Multi-monitor capture & coordinate contract (WS5)

This plugin treats every physical display as an independent scene. There is NO virtual-desktop coordinate space exposed to the agent or the model.

Display enumeration

platform/displays.ts returns the live attached set:

{
  id: number,                          // OS-stable handle or 0-based index
  bounds: [x, y, w, h],                // OS-global pixel space
  scaleFactor: number,                 // 1 on Linux/Win, >1 on retina
  primary: boolean,
  name: string                         // e.g. "eDP-1", "DISPLAY1"
}

Per-OS source:

OS	Source
Linux X11	`xrandr --listmonitors`
Linux Wayland	`hyprctl monitors -j` / `swaymsg -t get_outputs` (else falls back to X)
macOS	`system_profiler SPDisplaysDataType -json`, then JXA `CGMainDisplayID`
Windows	PowerShell `[Screen]::AllScreens`

Native sidecars (Swift ScreenCaptureKit, DXGI/WGC, Rust libdisplay) are a follow-up — the interface is shaped to absorb them without changing callers.

Per-display capture

platform/capture.ts is the canonical capture entry point:

captureDisplay(id):       Promise<{ display, frame: PNG-Buffer }>
captureAllDisplays():     Promise<DisplayCapture[]>
captureDisplayRegion():   Promise<DisplayCapture>     // local-to-display region

frame is at backing-store resolution. On a 2× retina display reporting a 2560×1440 logical bounds with scaleFactor: 2, the PNG is 5120×2880.

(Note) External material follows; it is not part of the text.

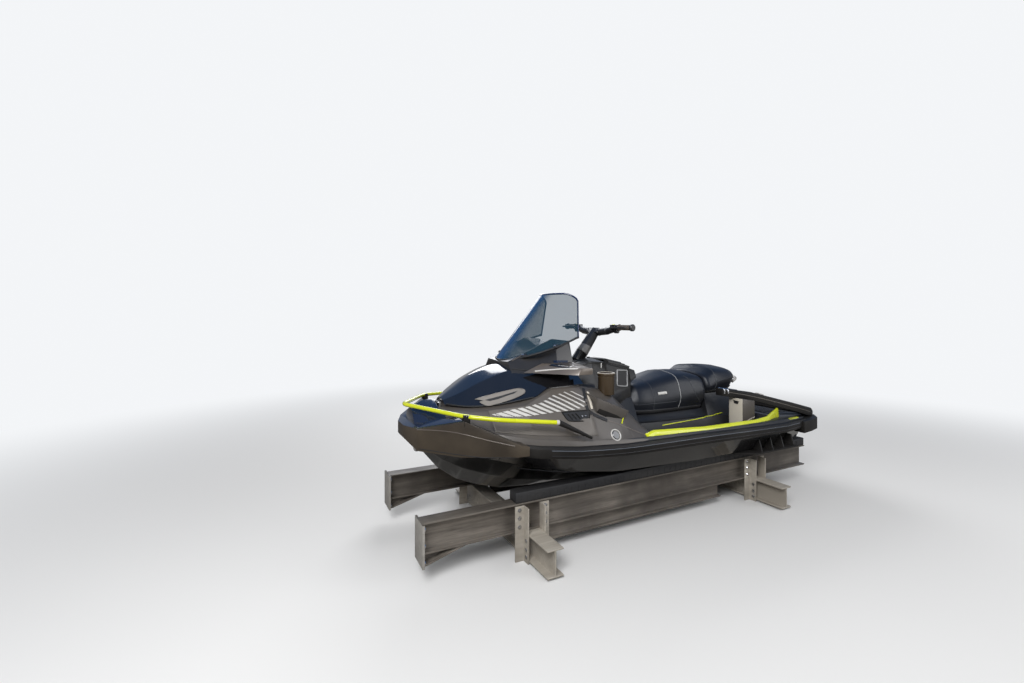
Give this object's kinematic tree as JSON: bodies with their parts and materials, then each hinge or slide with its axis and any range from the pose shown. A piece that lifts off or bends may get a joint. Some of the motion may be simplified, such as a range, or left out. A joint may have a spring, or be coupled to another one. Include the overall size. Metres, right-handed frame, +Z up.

The legacy single-display captureScreenshot() from screenshot.ts is still exported for back-compat, but new code should prefer the per-display path.

Coordinate contract

Every coordinate-bearing action accepts:

{
  displayId: number,           // which display the coords belong to
  coordinate: [x, y],          // LOCAL to that display
  coordSource?: "logical"|"backing"  // default "logical"
}

platform/coords.ts::localToGlobal translates to OS-global before the input driver fires. The model never sees OS-global coords.

Per-OS translation

Linux/X11: global = display.x + local.x. Pixels-to-pixels, no DPI.
Windows (PerMonitorV2): same. Process MUST be PerMonitorV2 DPI-aware (manifest entry — Electrobun handles this for the desktop app).
macOS: Quartz event coords are in points (logical pixels), not the backing-store resolution of the capture. If the model used the raw retina capture to choose coords, it must declare coordSource: "backing" so the translator divides by scaleFactor before adding the display origin.

Why local-first

Local coords match the model's actual visual context — it analyzed one capture, not a stitched virtual desktop.
Virtual-desktop coords are a perpetual bug source: negative origins when secondary is left-of-primary, mixed DPI tiles, X11 vs CG origin conventions.
displayId is opaque to the model — it just echoes whatever the displays[] provider gave it.

Backwards compatibility

If displayId is omitted, the service:

On single-display hosts: silently defaults to primary (debug-log only).
On multi-display hosts: warns once per process, then defaults to primary. Plan: this fallback will be removed once all in-tree callers are migrated.

Ultrawide

21:9 displays are NOT sliced. Each displayId is one scene. The aspect-aware patcher in WS6/WS7 sends the whole frame at the model's max_pixels budget; M-RoPE preserves aspect inside the model.

Provider surface

computerState provider includes data.displays: DisplayDescriptor[] and in-text computer_use.displays. The planner reads this to pick a target display before issuing any coordinate-bearing COMPUTER_USE action.

What's manually validated

This Linux test host has a single display. Automated tests cover:

parseXrandrMonitors() — string → DisplayInfo[] with golden fixtures.
parseHyprlandMonitors(), parseSwayOutputs() — JSON → DisplayInfo[].
parseSystemProfilerDisplays() — macOS JSON → DisplayInfo[].
parseWindowsScreens() — PowerShell JSON → DisplayInfo[].
localToGlobal / globalToLocal round-trip.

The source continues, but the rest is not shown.